---- Entries shown

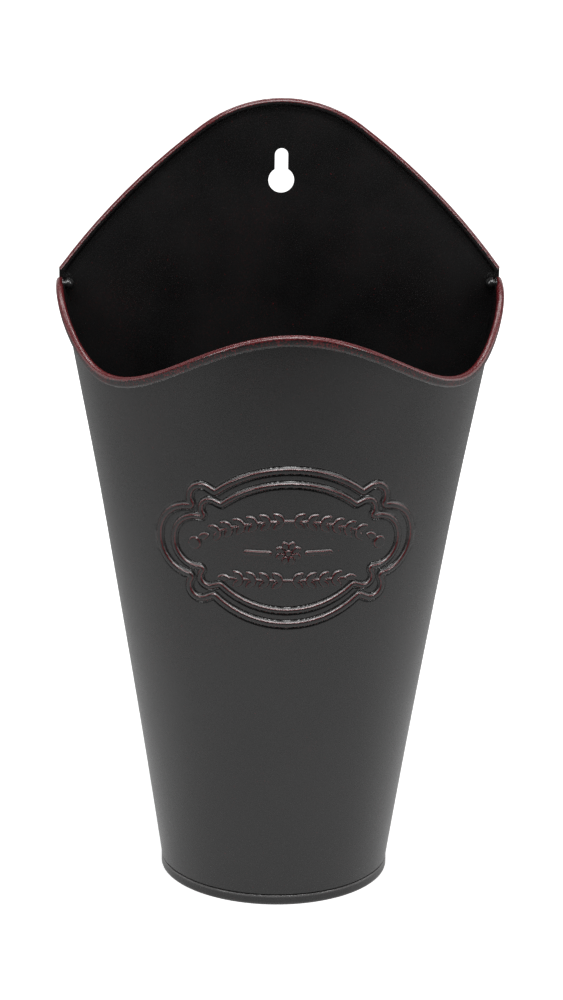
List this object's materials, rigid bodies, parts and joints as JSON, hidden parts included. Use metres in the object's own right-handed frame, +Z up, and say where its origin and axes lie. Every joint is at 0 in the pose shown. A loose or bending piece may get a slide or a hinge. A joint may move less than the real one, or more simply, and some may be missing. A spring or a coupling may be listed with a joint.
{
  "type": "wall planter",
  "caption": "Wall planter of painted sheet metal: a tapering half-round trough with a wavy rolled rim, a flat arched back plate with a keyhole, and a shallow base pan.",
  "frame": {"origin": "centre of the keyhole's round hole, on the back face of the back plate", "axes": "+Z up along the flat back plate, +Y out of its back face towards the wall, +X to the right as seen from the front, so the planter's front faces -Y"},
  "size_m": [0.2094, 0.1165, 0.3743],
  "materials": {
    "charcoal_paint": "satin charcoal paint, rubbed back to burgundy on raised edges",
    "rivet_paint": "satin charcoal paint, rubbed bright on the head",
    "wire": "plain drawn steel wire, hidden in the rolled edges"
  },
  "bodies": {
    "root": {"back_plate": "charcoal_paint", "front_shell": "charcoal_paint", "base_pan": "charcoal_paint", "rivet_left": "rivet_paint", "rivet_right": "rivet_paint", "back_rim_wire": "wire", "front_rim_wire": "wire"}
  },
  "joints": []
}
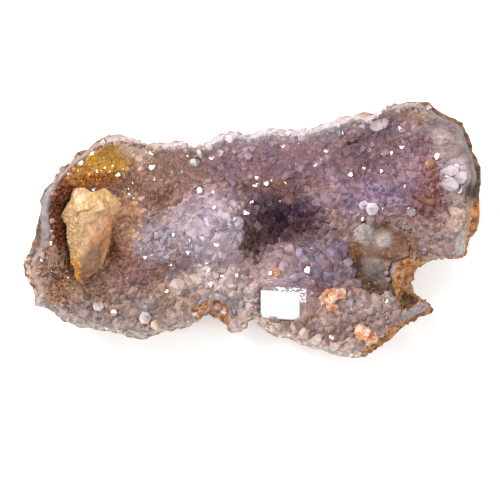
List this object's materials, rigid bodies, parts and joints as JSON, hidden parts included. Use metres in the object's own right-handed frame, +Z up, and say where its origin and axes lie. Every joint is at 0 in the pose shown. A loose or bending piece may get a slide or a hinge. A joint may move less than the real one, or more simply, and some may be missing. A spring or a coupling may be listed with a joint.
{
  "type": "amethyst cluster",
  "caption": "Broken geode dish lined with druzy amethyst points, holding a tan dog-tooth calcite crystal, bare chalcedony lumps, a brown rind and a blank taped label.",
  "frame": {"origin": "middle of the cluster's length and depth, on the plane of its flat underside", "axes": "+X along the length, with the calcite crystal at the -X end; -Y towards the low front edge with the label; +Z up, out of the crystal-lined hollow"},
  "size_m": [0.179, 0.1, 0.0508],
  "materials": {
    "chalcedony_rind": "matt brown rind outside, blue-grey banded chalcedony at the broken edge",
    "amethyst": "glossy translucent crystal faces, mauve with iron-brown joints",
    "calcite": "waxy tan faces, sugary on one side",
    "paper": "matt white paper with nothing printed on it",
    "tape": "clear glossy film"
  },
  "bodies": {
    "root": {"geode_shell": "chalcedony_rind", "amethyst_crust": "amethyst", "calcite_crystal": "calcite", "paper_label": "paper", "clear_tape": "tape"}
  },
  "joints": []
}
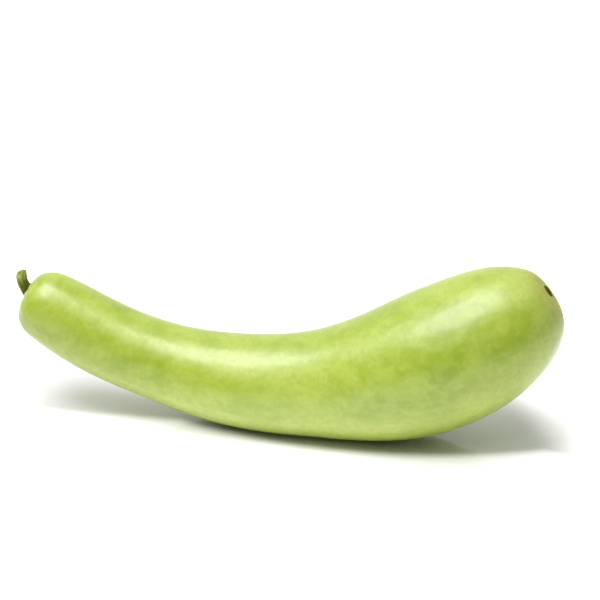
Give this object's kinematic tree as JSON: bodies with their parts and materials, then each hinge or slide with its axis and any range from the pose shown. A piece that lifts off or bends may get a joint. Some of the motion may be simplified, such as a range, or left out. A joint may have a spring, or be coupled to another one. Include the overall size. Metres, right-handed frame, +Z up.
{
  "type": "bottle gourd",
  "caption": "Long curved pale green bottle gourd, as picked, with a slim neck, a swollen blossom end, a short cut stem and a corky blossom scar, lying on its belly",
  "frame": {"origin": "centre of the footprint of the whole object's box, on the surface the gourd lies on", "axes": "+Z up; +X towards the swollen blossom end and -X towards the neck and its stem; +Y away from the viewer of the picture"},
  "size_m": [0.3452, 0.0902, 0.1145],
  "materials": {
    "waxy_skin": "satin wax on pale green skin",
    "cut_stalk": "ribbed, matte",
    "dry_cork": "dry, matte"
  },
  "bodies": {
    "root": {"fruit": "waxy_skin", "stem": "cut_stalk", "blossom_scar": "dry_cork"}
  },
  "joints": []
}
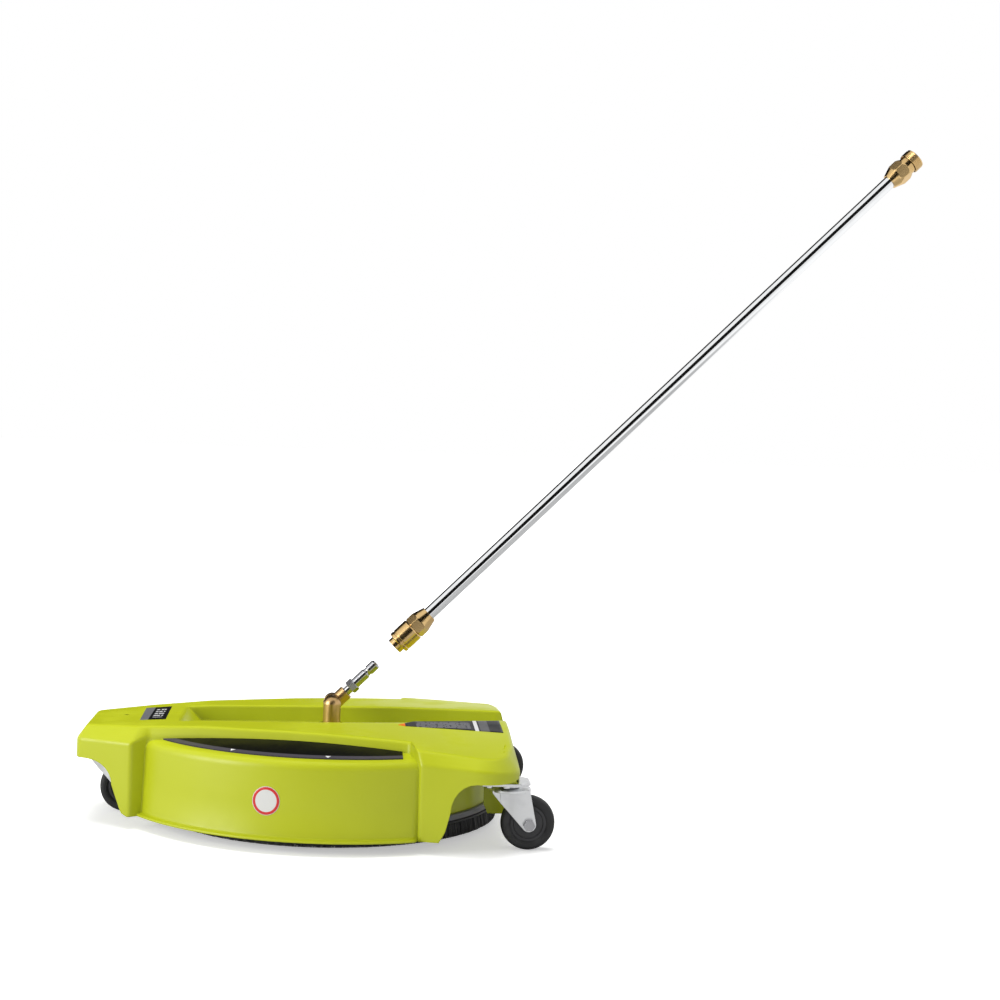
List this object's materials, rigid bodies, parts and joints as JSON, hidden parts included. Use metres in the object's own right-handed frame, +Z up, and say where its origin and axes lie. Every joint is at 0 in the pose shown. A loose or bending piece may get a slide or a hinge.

--------

Your task is to repeat the data exactly; please include every line.

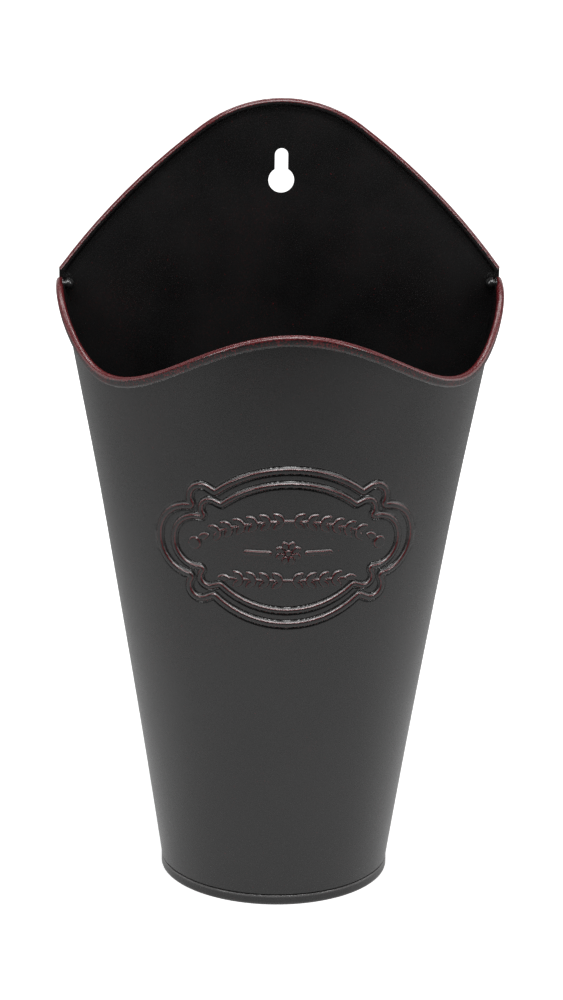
List this object's materials, rigid bodies, parts and joints as JSON, hidden parts included. Use metres in the object's own right-handed frame, +Z up, and say where its origin and axes lie. Every joint is at 0 in the pose shown. A loose or bending piece may get a slide or a hinge. A joint may move less than the real one, or more simply, and some may be missing. A spring or a coupling may be listed with a joint.
{
  "type": "wall planter",
  "caption": "Wall planter of painted sheet metal: a tapering half-round trough with a wavy rolled rim, a flat arched back plate with a keyhole, and a shallow base pan.",
  "frame": {"origin": "centre of the keyhole's round hole, on the back face of the back plate", "axes": "+Z up along the flat back plate, +Y out of its back face towards the wall, +X to the right as seen from the front, so the planter's front faces -Y"},
  "size_m": [0.2094, 0.1165, 0.3743],
  "materials": {
    "charcoal_paint": "satin charcoal paint, rubbed back to burgundy on raised edges",
    "rivet_paint": "satin charcoal paint, rubbed bright on the head",
    "wire": "plain drawn steel wire, hidden in the rolled edges"
  },
  "bodies": {
    "root": {"back_plate": "charcoal_paint", "front_shell": "charcoal_paint", "base_pan": "charcoal_paint", "rivet_left": "rivet_paint", "rivet_right": "rivet_paint", "back_rim_wire": "wire", "front_rim_wire": "wire"}
  },
  "joints": []
}
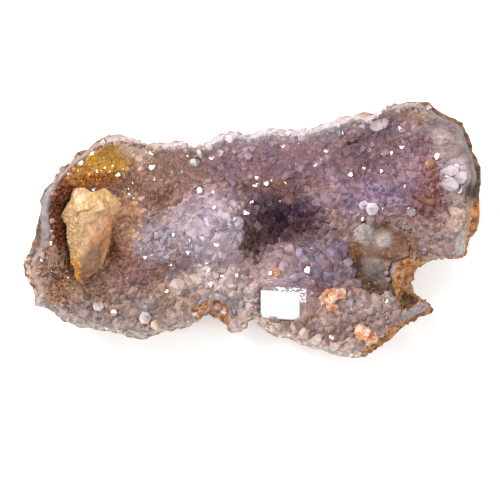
List this object's materials, rigid bodies, parts and joints as JSON, hidden parts included. Use metres in the object's own right-handed frame, +Z up, and say where its origin and axes lie. Every joint is at 0 in the pose shown. A loose or bending piece may get a slide or a hinge. A joint may move less than the real one, or more simply, and some may be missing. A spring or a coupling may be listed with a joint.
{
  "type": "amethyst cluster",
  "caption": "Broken geode dish lined with druzy amethyst points, holding a tan dog-tooth calcite crystal, bare chalcedony lumps, a brown rind and a blank taped label.",
  "frame": {"origin": "middle of the cluster's length and depth, on the plane of its flat underside", "axes": "+X along the length, with the calcite crystal at the -X end; -Y towards the low front edge with the label; +Z up, out of the crystal-lined hollow"},
  "size_m": [0.179, 0.1, 0.0508],
  "materials": {
    "chalcedony_rind": "matt brown rind outside, blue-grey banded chalcedony at the broken edge",
    "amethyst": "glossy translucent crystal faces, mauve with iron-brown joints",
    "calcite": "waxy tan faces, sugary on one side",
    "paper": "matt white paper with nothing printed on it",
    "tape": "clear glossy film"
  },
  "bodies": {
    "root": {"geode_shell": "chalcedony_rind", "amethyst_crust": "amethyst", "calcite_crystal": "calcite", "paper_label": "paper", "clear_tape": "tape"}
  },
  "joints": []
}
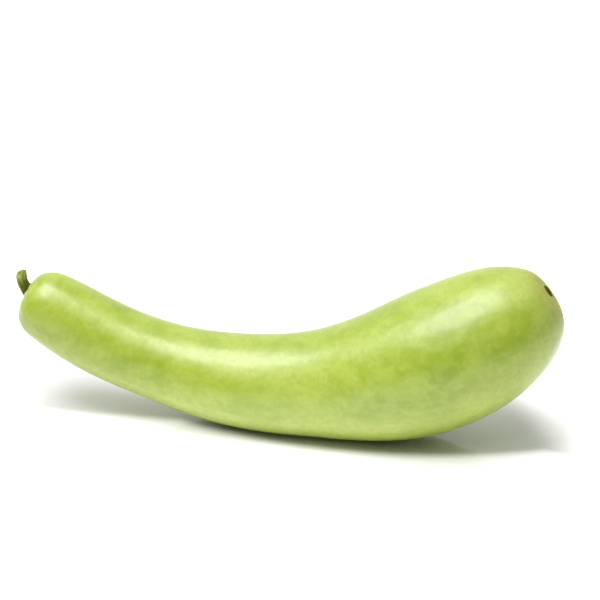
Give this object's kinematic tree as JSON: bodies with their parts and materials, then each hinge or slide with its axis and any range from the pose shown. A piece that lifts off or bends may get a joint. Some of the motion may be simplified, such as a range, or left out. A joint may have a spring, or be coupled to another one. Include the overall size. Metres, right-handed frame, +Z up.
{
  "type": "bottle gourd",
  "caption": "Long curved pale green bottle gourd, as picked, with a slim neck, a swollen blossom end, a short cut stem and a corky blossom scar, lying on its belly",
  "frame": {"origin": "centre of the footprint of the whole object's box, on the surface the gourd lies on", "axes": "+Z up; +X towards the swollen blossom end and -X towards the neck and its stem; +Y away from the viewer of the picture"},
  "size_m": [0.3452, 0.0902, 0.1145],
  "materials": {
    "waxy_skin": "satin wax on pale green skin",
    "cut_stalk": "ribbed, matte",
    "dry_cork": "dry, matte"
  },
  "bodies": {
    "root": {"fruit": "waxy_skin", "stem": "cut_stalk", "blossom_scar": "dry_cork"}
  },
  "joints": []
}
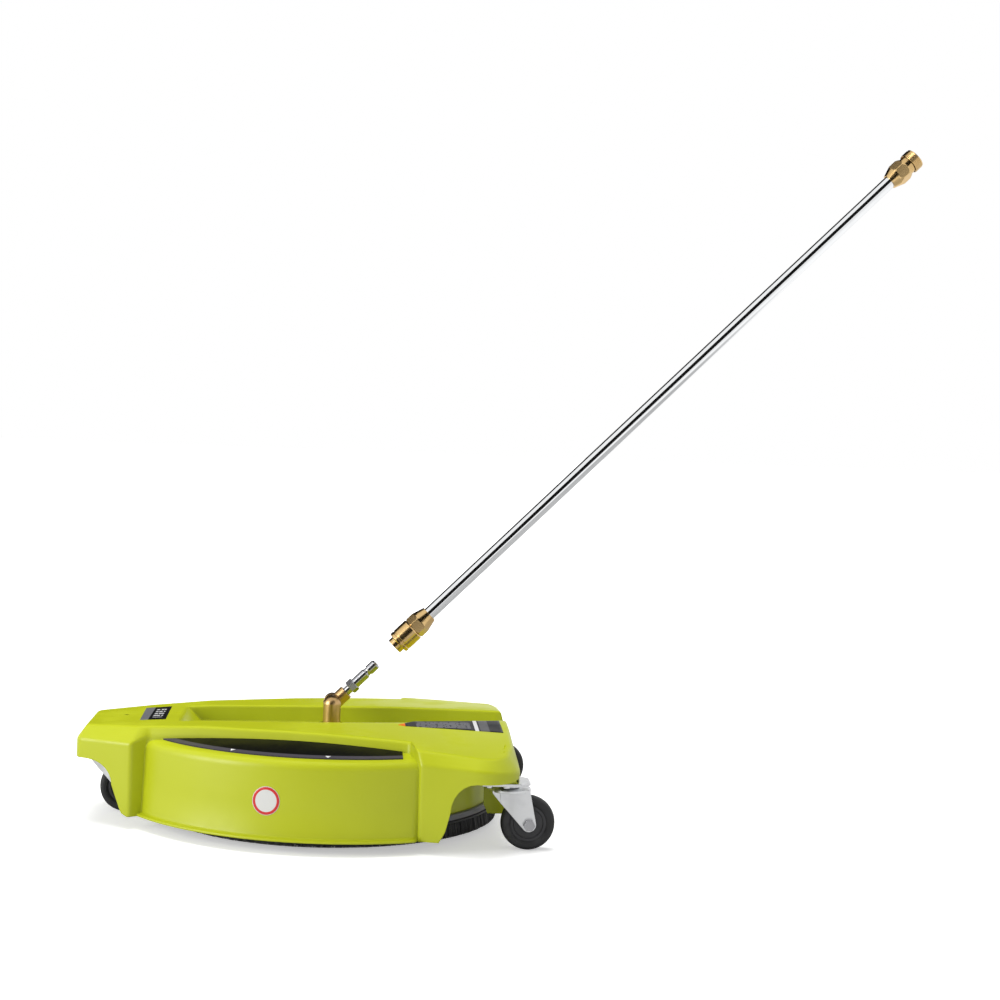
List this object's materials, rigid bodies, parts and joints as JSON, hidden parts included. Use metres in the object's own right-handed frame, +Z up, and say where its origin and axes lie. Every joint is at 0 in the pose shown. A loose or bending piece may get a slide or a hinge.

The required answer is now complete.